Managing, but my hands feel clumsy. It's been a few months now.
Yikes, I couldn't stand to be away from my instrument that long.
I'll recover my chops. I've had a hiatus such as this a few times.
You still open to teaching?
Piano? Of course.
Guess you'll have to wait til you get home.
Seems likely.
Been to Fandrich's yet?
No, have to set that up, transportation, etc. I expect to arrange it before I leave this area.
Well anyway. Thanks for Blog...interesting. Oh, is there anything you want to leave us with?

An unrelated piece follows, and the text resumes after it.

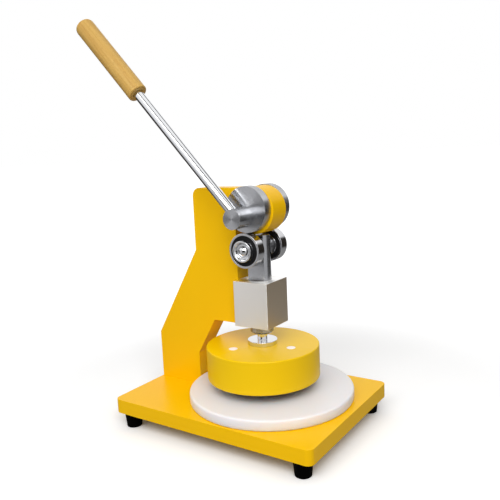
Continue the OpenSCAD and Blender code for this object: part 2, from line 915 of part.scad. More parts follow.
module collar_grub_screw() {
    color("#3a3c40")
        translate([-stem_d / 2 + collar_grub_dog, 0, collar_grub_z])
            rotate([0, -90, 0])
                grub_screw(collar_grub_d, (collar_d - stem_d) / 2);
}

// Cutter head

stud_up = 16;
stud_past_nut = 1;
module spindle() {
    stud_down = housing_top_t + ring_plate_t + washer_t + nut_h + stud_past_nut;
    color("#d5d7d9")
        translate([0, 0, housing_top])
            rotate_extrude()
                polygon([[0, -stud_down], [stud_d / 2, -stud_down], [stud_d / 2, 0],
                    [flange_d / 2, 0], [flange_d / 2, flange_t - disc_bevel],
                    [flange_d / 2 - disc_bevel, flange_t], [neck_d / 2, flange_t],
                    [neck_d / 2, stem_end - housing_top], [stud_d / 2, stem_end - housing_top],
                    [stud_d / 2, stem_end - housing_top + stud_up],
                    [0, stem_end - housing_top + stud_up]]);
}

// Puts its children at each screw of the cutting ring
module at_ring_screws() {
    for (i = [0:plugs_n - 1])
        rotate(360 * i / plugs_n)
            translate([plug_circle_r, 0, 0])
                children();
}

ring_screw_sink = 1.5;
ring_screw_short = 0.5;
module cutter_housing() {
    color("#f2bb05")
        difference() {
            translate([0, 0, housing_z])
                rounded_disc(housing_d / 2, housing_h, housing_edge_r);
            translate([0, 0, housing_z - over])
                cylinder(r = skirt_r, h = housing_h - housing_top_t + over);
            translate([0, 0, ring_top - over])
                cylinder(r = spindle_hole_r, h = housing_top_t + 2 * over);
            at_ring_screws() {
                translate([0, 0, ring_top - over])
                    cylinder(d = ring_screw_d + 2 * thread_gap, h = housing_top_t + 2 * over);
                translate([0, 0, ring_top + ring_screw_sink])
                    cylinder(d = plug_d + 2 * seat_gap, h = housing_top_t);
            }
        }
}

// Cup of tool steel whose rim is sharpened from outside, so that the sample is cut true
edge_w = 0.2;
module cutting_ring() {
    inner = sample_d / 2;
    color("#9fa3a8")
        difference() {
            rotate_extrude()
                polygon([[0, ring_top - ring_plate_t], [inner, ring_top - ring_plate_t],
                    [inner, edge_z], [inner + edge_w, edge_z], [ring_r, edge_z + ring_bevel_h],
                    [ring_r, ring_top], [0, ring_top]]);
            translate([0, 0, ring_top - ring_plate_t - over])
                cylinder(r = spindle_hole_r, h = ring_plate_t + 2 * over);
            at_ring_screws()
                translate([0, 0, ring_top - ring_plate_t - over])
                    cylinder(d = ring_screw_d + 2 * thread_gap, h = ring_plate_t + 2 * over);
        }
}

plug_gap = 0.2;
ring_screw_head_h = housing_top_t - ring_screw_sink - plug_t - plug_gap;
module ring_screws() {
    color("#3a3c40")
        at_ring_screws()
            translate([0, 0, ring_top + ring_screw_sink])
                mirror([0, 0, 1])
                    socket_screw(ring_screw_d, ring_screw_sink + ring_plate_t - ring_screw_short,
                        ring_screw_head_h, plug_d - head_room);
}

plug_proud = 0.2;
module screw_plugs() {
    color("#fafafa")
        at_ring_screws()
            translate([0, 0, housing_top - plug_t])
                cylinder(d = plug_d, h = plug_t + plug_proud);
}

module spindle_washer() {
    color("#b9bcc0")
        translate([0, 0, ring_top - ring_plate_t - washer_t])
            ring(washer_d / 2, spindle_hole_r, washer_t);
}

module spindle_nut() {
    color("#b9bcc0")
        translate([0, 0, ring_top - ring_plate_t - washer_t - nut_h])
            difference() {
                cylinder(d = nut_w / cos(30), h = nut_h, $fn = 6);
                translate([0, 0, -over])
                    cylinder(r = spindle_hole_r, h = nut_h + 2 * over);
            }
}

foam_gap = 0.5;
foam_inset = 1;
foam_hole_d = 30;
module foam_ejector() {
    foam_z = edge_z + foam_inset;
    foam_top = ring_top - ring_plate_t;
    color("#3d4a57")
        translate([0, 0, foam_z])
            ring(sample_d / 2 - foam_gap, foam_hole_d / 2, foam_top - foam_z);
}

base_plate();
foot_front_left();
foot_front_right();
foot_rear_left();
foot_rear_right();
foot_screws();
cutting_pad();
frame_plate();
frame_bolts();
shaft_tube();
shaft_bushes();
guide_block();
block_screws();
upper_guide_bush();
lower_guide_bush();
return_spring();
cam_shaft();
front_eccentric();
rear_eccentric();
disc_keys();
disc_grub_screws();
lever_rod();
lever_grip();
ram();
roller_axle();
axle_spacers();
front_inner_race();
rear_inner_race();
end_washers();
domed_screws();
stop_collar();
collar_grub_screw();
front_outer_race();
front_seals();
front_balls();
front_cage();
rear_outer_race();
rear_seals();
rear_balls();
rear_cage();
spindle();
cutter_housing();
cutting_ring();
ring_screws();
screw_plugs();
spindle_washer();
spindle_nut();
foam_ejector();
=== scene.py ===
"""Circular sample cutter: a bench press whose lever turns two eccentric discs over a ram."""
from math import cos, radians, sin

import bpy
from mathutils import Matrix, Vector


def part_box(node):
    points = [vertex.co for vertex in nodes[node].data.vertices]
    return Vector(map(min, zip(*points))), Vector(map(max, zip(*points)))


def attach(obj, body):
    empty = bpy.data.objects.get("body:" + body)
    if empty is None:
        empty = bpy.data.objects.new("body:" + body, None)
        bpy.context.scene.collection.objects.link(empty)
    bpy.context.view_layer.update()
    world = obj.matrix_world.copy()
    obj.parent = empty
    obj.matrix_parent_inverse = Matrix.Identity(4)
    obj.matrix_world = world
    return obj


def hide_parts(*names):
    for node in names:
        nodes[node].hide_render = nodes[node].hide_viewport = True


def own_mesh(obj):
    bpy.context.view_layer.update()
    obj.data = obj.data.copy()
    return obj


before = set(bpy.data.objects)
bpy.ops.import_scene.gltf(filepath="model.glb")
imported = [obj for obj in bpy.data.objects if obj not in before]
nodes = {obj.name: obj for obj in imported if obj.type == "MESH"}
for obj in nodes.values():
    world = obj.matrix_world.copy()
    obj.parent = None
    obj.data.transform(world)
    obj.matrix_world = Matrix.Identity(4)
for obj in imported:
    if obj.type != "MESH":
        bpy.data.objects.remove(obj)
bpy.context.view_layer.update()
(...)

There was just something one of my fellow alternative researchers had to say regarding our present culture.
What
culture?
Exactly.
He said something like this: that America's culture was culture the
lack of any established culture and moral law, infused with the
cultures of most other nations.
Yeah, commercialism. If there's no money in it, why do it? Reduces everything to seven minute sound bite songs that don't interfere with the senseless and continuous spewing forth of commercials...and some dare to call it a culture.
Yeah, and it's everywhere and affects everything.
And people take their selfies and post them and life goes on. Doesn't give much space for any real music, artistry or for that matter pianos, does it. Thought of doing something else?
Yeah, sometimes I think I'll return to fine art and take up painting again. Maybe this time, I'll confine my work to large canvases of landscapes, you know the kind of stuff they hang in banks?
You're kidding.
No, I've thought about doing it.
What else?
Well, if a friend of mine ever gets to open his own restaurant, maybe I'd be a chef there. I could do worse. You know I did function as an institutional cook for a while when I attended summer school during college in Berkeley. They loved what I did there.
Interesting. Well anyway, you have a nice blog. Interesting.